FED öyle ya da böyle korkulan kararları bir gün alacak. Umut edelim de, mümkün olduğunca geç alsın. Geç alsın ki, bizim ekonomimizdeki cari açık riski öncesinde kontrol altına alınabilmiş olsun. Yoksa TCMB’nın dün aldığı sıkılaştırıcı faiz kararının etkisini çok daha kısa sürede ve beklenilenin tersine olumsuz yansımalarla yaşarız. Suni kur düşürme uygulamalarının doğru olmadığının altını çizmek istiyorum.
Dirençlere Takıldık!
Düne ait beklenti yazımın başlığı da bu riske dikkat çekiyordu.
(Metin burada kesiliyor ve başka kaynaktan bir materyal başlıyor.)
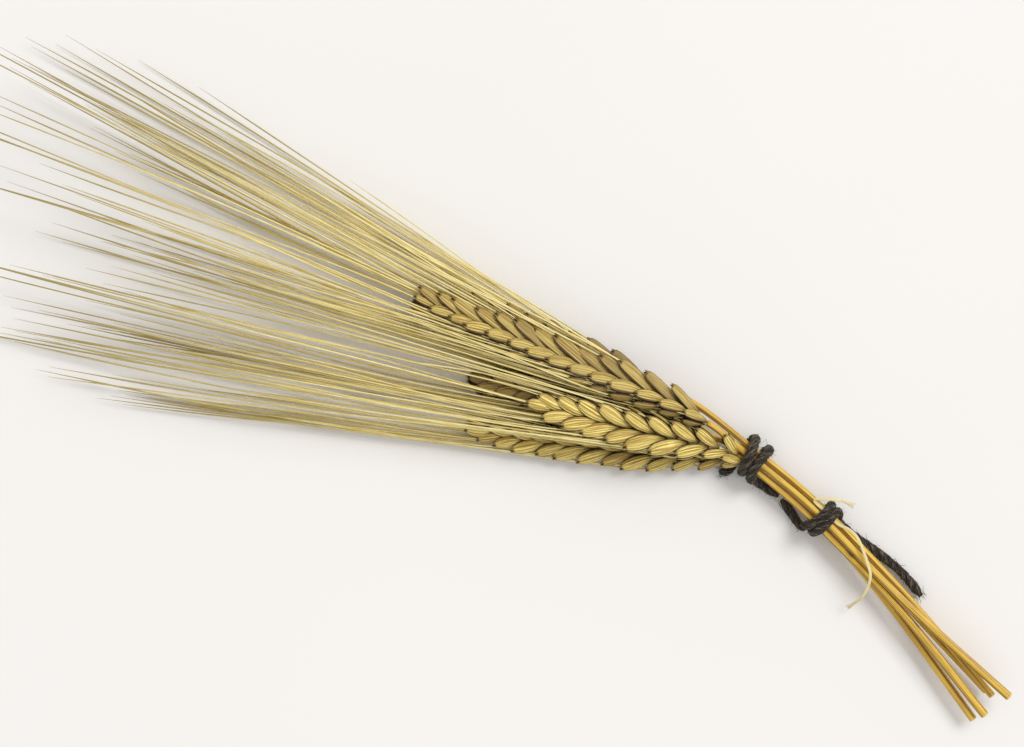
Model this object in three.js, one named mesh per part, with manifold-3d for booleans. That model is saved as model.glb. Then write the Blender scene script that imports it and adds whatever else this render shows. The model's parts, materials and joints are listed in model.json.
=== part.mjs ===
// A small bundle of five bearded wheat ears on short straws, bound with two ties of dark twine.
// It lies on a flat surface. Lengths are in millimetres: +Z is up, +X runs to the cut ends of the
// straws and -X to the tips of the awns, and the origin is under the middle of the bundle's outline.
import * as THREE from "three";
import { mergeVertices } from "three/addons/utils/BufferGeometryUtils.js";
import Module from "manifold-3d";

const wasm = await Module();
wasm.setup();

// Straws are hollow; only their cut ends show it.
const STRAW_RADIUS_EAR = 0.8;
const STRAW_SIDES = 7;
const STRAW_SEGMENTS = 10;
const STRAW_WALL = 0.45;
const HOLLOW_DEPTH = 3;
const LENGTH_STEPS = 40;

// Between a straw and its ear, and the shortest edge that fused scales keep
const FIT_GAP = 0.3;
const SMALLEST_EDGE = 0.05;

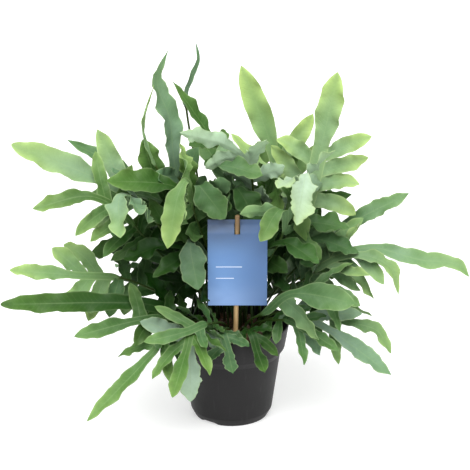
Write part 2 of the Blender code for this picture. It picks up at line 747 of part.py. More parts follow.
def rhizome_line():
    """The rhizome's middle line, from its old end in the middle of the pot to its growing tip."""
    points = []
    for k in range(RHIZOME_LINE_STEPS + 1):
        share = k / RHIZOME_LINE_STEPS
        angle = math.radians(RHIZOME_START + 360 * RHIZOME_TURNS * share**RHIZOME_TURN_POWER)
        radius = RHIZOME_INNER + (RHIZOME_OUTER - RHIZOME_INNER) * share**RHIZOME_SPREAD_POWER
        points.append(Vector((radius * math.cos(angle), radius * math.sin(angle), RHIZOME_MIDDLE)))
    return Path(points)


def sockets(line):
    """The feet of the stipes, staggered along the rhizome, with the direction of the rhizome there."""
    found = []
    step = (line.length - 2 * RHIZOME_RADIUS) / SOCKETS
    for k in range(SOCKETS):
        s = RHIZOME_RADIUS + step * (k + 0.5)
        way = line.heading(s)
        foot = line.at(s) + UP.cross(way) * SOCKET_STAGGER * (1 if k % 2 else -1)
        foot.z = RHIZOME_MIDDLE + RHIZOME_RADIUS - SOCKET_DEPTH + SEAT_GAP
        found.append((foot, way))
    return found


def make_rhizome(line):
    """A finger-thick stem that creeps round on the soil, knobbly where each frond stands in its socket."""
    vertices = []
    for k in range(RHIZOME_SECTIONS + 1):
        s = line.length * k / RHIZOME_SECTIONS
        centre, way = line.at(s), line.heading(s)
        right = way.cross(UP)
        radius = RHIZOME_RADIUS * (1 + RHIZOME_KNOBS * math.sin(k * KNOB_STEP))
        if k in (0, RHIZOME_SECTIONS):
            radius *= RHIZOME_END_SHARE
        for j in range(RHIZOME_SIDES):
            angle = 2 * math.pi * j / RHIZOME_SIDES + math.pi / 2
            point = centre + (right * math.cos(angle) + UP * math.sin(angle)) * radius
            point.z = max(point.z, SOIL_TOP + SEAT_GAP)
            vertices.append(point)
    ring = RHIZOME_SIDES
    faces = [tuple(range(ring)), tuple(reversed(range(len(vertices) - ring, len(vertices))))]
    for k in range(RHIZOME_SECTIONS):
        for j in range(ring):
            a, b = k * ring + j, k * ring + (j + 1) % ring
            faces.append((b, a, a + ring, b + ring))
    return new_object("rhizome", vertices, faces, RHIZOME_COLOUR, 0.9)


def socket_hole(foot, way):
    """(vertices, faces) of the square hole that a stipe stands in."""
    right = way.cross(UP) * SOCKET_HALF
    front = way * SOCKET_HALF
    base = foot - UP * SEAT_GAP
    corners = (right + front, front - right, -right - front, right - front)
    vertices = [base + c for c in corners] + [base + c + UP * RHIZOME_RADIUS * 2 for c in corners]
    faces = [(3, 2, 1, 0), (4, 5, 6, 7)] + [(k, (k + 1) % 4, (k + 1) % 4 + 4, k + 4) for k in range(4)]
    return vertices, faces


def stick_centre(z):
    share = (z - STICK_FOOT.z) / (STICK_TOP.z - STICK_FOOT.z)
    return STICK_FOOT.lerp(STICK_TOP, share)


def card_depth(z):
    """The card's place along Y at a height."""
    bend = 2 * smooth((z - SLOT_LOW) / (SLOT_HIGH - SLOT_LOW)) - 1
    return STICK_FOOT.y + CARD_OFFSET * bend


def card_surface(columns, rows):
    """The card's middle surface: before the stick below its slot, behind it above, bent in between."""
    surface = Surface()
    grid = []
    for z in rows:
        slope = card_depth(z + 0.5) - card_depth(z - 0.5)
        normal = Vector((0, -1, slope)).normalized()
        grid.append([surface.add(Vector((x, card_depth(z), z)), normal, CARD_THICK / 2) for x in columns])
    for low, high, z in zip(grid, grid[1:], rows):
        for j, x in enumerate(columns[:-1]):
            if SLOT_LOW <= z < SLOT_HIGH and abs(x - stick_centre(z).x + SLOT_HALF) < 1.0:
                continue
            surface.lay([low[j : j + 2], high[j : j + 2]])
    return surface


def make_label():
    """The bamboo stick and the card that it is pushed through."""
    body = rod(STICK_FOOT, STICK_TOP, STICK_RADIUS, STICK_SIDES)
    stick = new_object("label_stick", *body, STICK_COLOUR, 0.6)
    slot = stick_centre((SLOT_LOW + SLOT_HIGH) / 2).x
    columns = [CARD_LEFT, slot - SLOT_HALF, slot + SLOT_HALF, CARD_LEFT + CARD_WIDTH]
    rows = [CARD_LOW, *refined([SLOT_LOW, SLOT_HIGH], CARD_BEND_ROWS), CARD_HIGH]
    body = card_surface(columns, rows).thick()
    card = new_object("label_card", *body, CARD_COLOUR, 0.5, rounded=False)
    return stick, card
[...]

BIST yakın teknik dirençlerine takıldı ve realize yaşadık. Borsaanalizci.com adlı sitemin Destek-Direnç Tablosunda teknik olarak olası endeks seviyelerini görebilirsiniz. ABD ve AB borsaları önemli yükselişler ve zirveler yaşıyorlar. Bu borsalarda yaşanabilecek düzeltme kapsamındaki realizeler BIST üzerinde de yeni baskılar yaratabilir.
Her ortamda yükselebilecek hisse bulunabilir. Ya da para kazanmak ille de endeksin daha yüksek seviyelere ulaşması ile olmaz. Endeksin düşüş çıkışlarında da doğru alım-satım kararları ile, endeks ekstra yükseliş yaşamasa da para kazanılabilir. Bu nedenle hisse bazlı düşünmenin doğru olacağı bir dönemde olduğumuzu belirtmek istiyorum.